D – Cosa avviene intorno ad essa? Può raccontare con quale spirito i pellegrini vi si accostino e quali “miracoli” avvengono, nel senso di storie di conversione o grazie, materiali e spirituali, di cui lei è a conoscenza e che possono esemplificare come in questi luoghi si incontra Dio?
R – La Santa Casa è, per sua stessa natura, un luogo capace di accogliere i pellegrini e di parlare ad essi nel silenzio e nella semplicità delle sue tre pareti. Penso che il miracolo più frequente testimoniato a Loreto sia quello della pace interiore, ottenuta quando ci si pone in ascolto del silenzio della Casa. Possiamo cogliere così il messaggio che ci giunge attraverso le parole del Vangelo di Luca, che qui possiamo fare nostro ed applicare alla nostra condizione personale. Una grazia chiesta con una certa frequenza è quella del dono della maternità e della paternità, da coppie di sposi che sembrano non poter avere figli. Il numero di coloro che scrivono o vengono a Loreto, per ringraziare la Madonna di questo dono, è impressionante. Vediamo con gioia questi meravigliosi trionfi della vita, in un’epoca in cui la vita sembra essere spesso rifiutata e addirittura combattuta.
D – In che modo lei vive il quotidiano contatto con la Santa Casa, sia dal punto di vista personale, sia dal punto di vista del suo incarico ecclesiale?
D – Il primo sentimento che sento è di tanta gratitudine alla Provvidenza che ha disposto le cose in modo che la fine del mio servizio episcopale dovesse svolgersi qui a Loreto, all’ombra della Santa Casa. Vado avanti con semplicità, cercando di fare il mio dovere, che è nello stesso tempo quello che desidero: aiutare me e i pellegrini a cogliere il significato del santuario e le sue tante ricchezze. Celebro normalmente la Santa Messa nella Casa, attendo alle eventuali funzioni con i pellegrini e, se richiesto, mi rivolgo a loro con qualche esortazione o con delle conferenze vere e proprie. Vorrei soprattutto che ogni pellegrino che viene a Loreto potesse sentire di essere il benvenuto e cogliesse questo senso di familiarità e di ospitalità sincera. Questo dovrebbe essere il primo messaggio offerto da questa Casa, che è la Casa di tutti.
D – C’è un particolare legame tra Loreto e Nazaret?
Loreto e Nazareth condividono lo stesso santuario, che è stato come diviso tra i due luoghi: là è rimasta la parte rocciosa della casa, la grotta; a Loreto sono presenti le pietre delle tre pareti.
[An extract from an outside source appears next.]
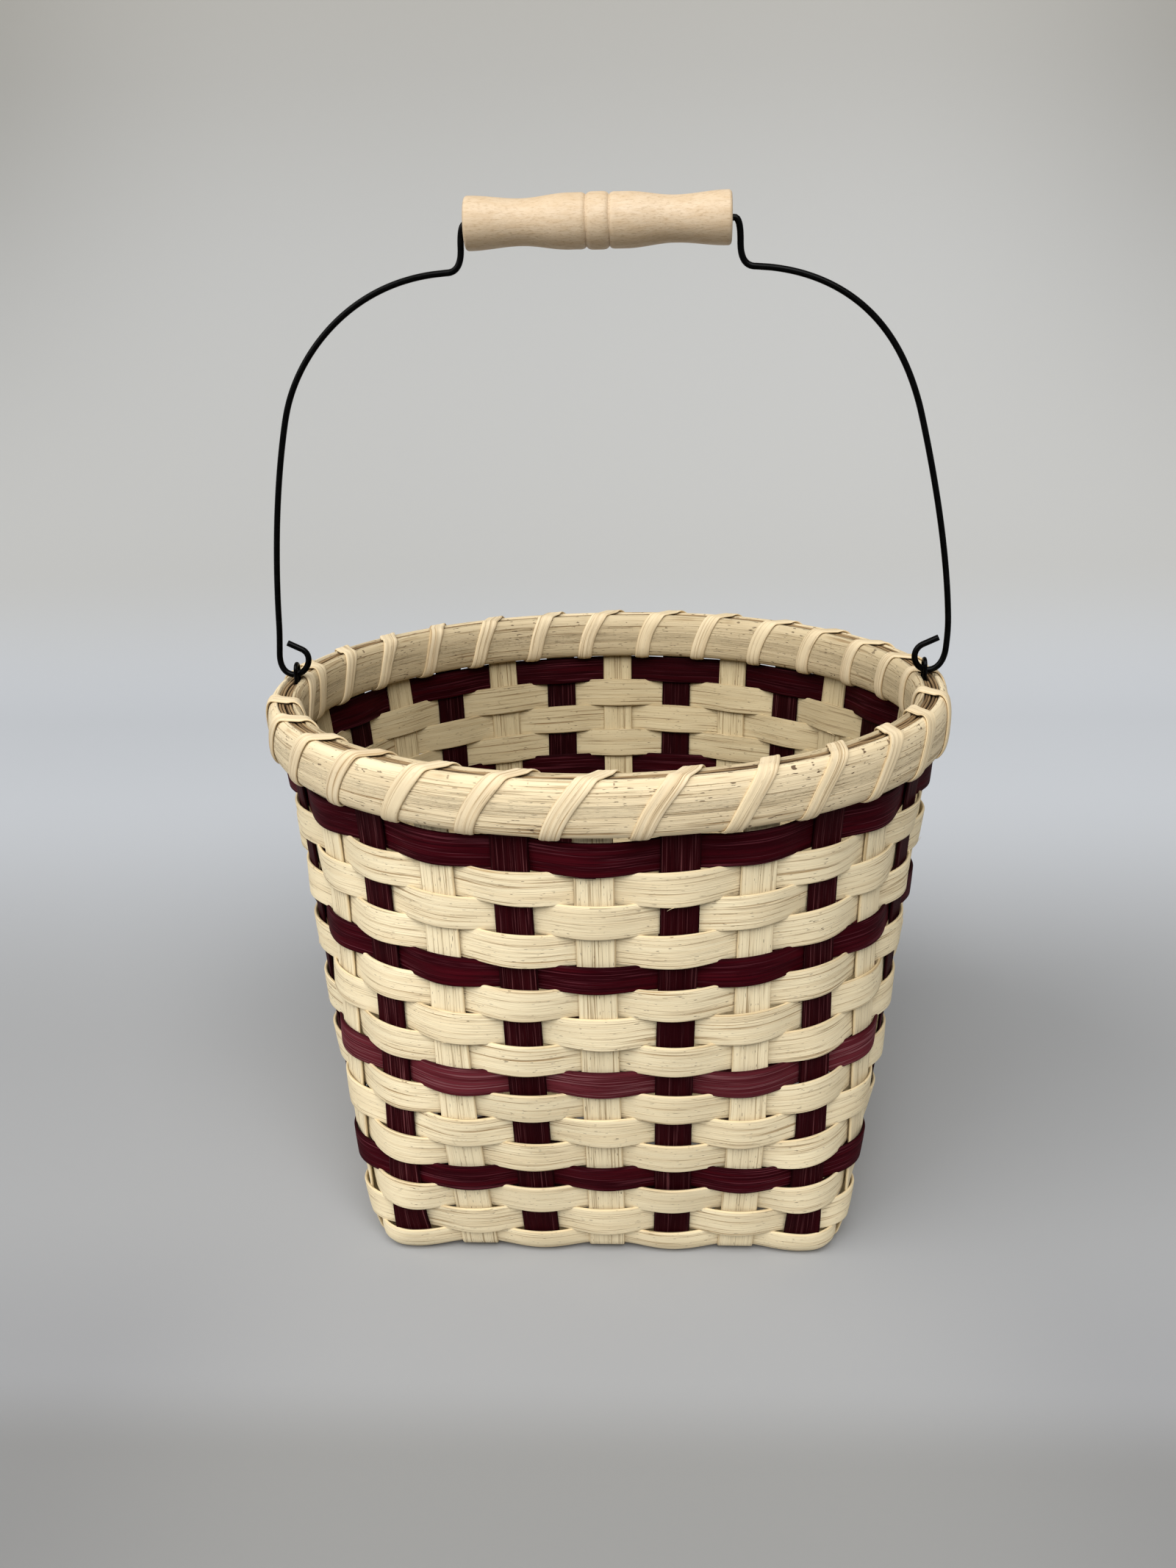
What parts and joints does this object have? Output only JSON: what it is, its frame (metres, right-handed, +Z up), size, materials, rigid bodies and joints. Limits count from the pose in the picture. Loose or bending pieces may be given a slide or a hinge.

Non per nulla, in ambedue i luoghi si leggono le stesse parole latine: “Hic Verbum caro factum est – Qui il Verbo si è fatto carne”. Abbiamo in comune il luogo dell’Incarnazione, e questa realtà crea una fraternità intensa tra di noi. Questa convinzione è stata sottolineata da un gemellaggio, ratificato ormai undici anni or sono, che unisce i due santuari e le due comunità civili. A Loreto esiste anche un’associazione che dà un significato concreto a questo gemellaggio, aiutando i membri ad approfondire la conoscenza della Terra Santa e ad offrire il proprio aiuto ad opere di beneficenza svolte a Nazareth per i nostri fratelli più poveri.
D – Un luogo come Loreto vive di pellegrinaggi, anche se nel cristianesimo, a differenza dell’Islam, i pellegrinaggi non sono obbligatori. Qual è l’importanza di questa pratica?
R – Nella vita cristiana, il pellegrinaggio non ha un significato magico, ma un aspetto simbolico, che ci presenta l’immagine della nostra vita come un continuo andare verso Dio. L’insegnamento di Gesù, che ci parla del Regno di Dio come una realtà in continua edificazione, trova nel fatto del pellegrinaggio un momento privilegiato, poiché in esso viviamo i diversi aspetti del cammino di fede: la ricerca di una meta, il muoverci come parte di una comunità, l’affrontare le difficoltà, le debolezze e la fatica che sono proprie del cammino. Il giungere ad un luogo preciso ci aiuta poi a mettere a fuoco alcuni valori fondamentali della nostra vita cristiana: qui a Loreto, il punto di arrivo è il santuario dell’incarnazione, la casa del “sì” di Maria, un luogo nel quale è facile e bello cercare la riconciliazione con Dio e con i fratelli, attraverso l’incontro sacramentale della penitenza. Come vede, in ogni suo aspetto, questo pellegrinaggio offre un aiuto alla nostra crescita spirituale, perché si basa sulla solidità della nostra fede, e non solo sulla emotività di una devozione privata. C’è tanta devozione, naturalmente, e si esprime in forme semplici e spontanee, ma sempre con un riferimento preciso alle verità fondamentali del nostro credo.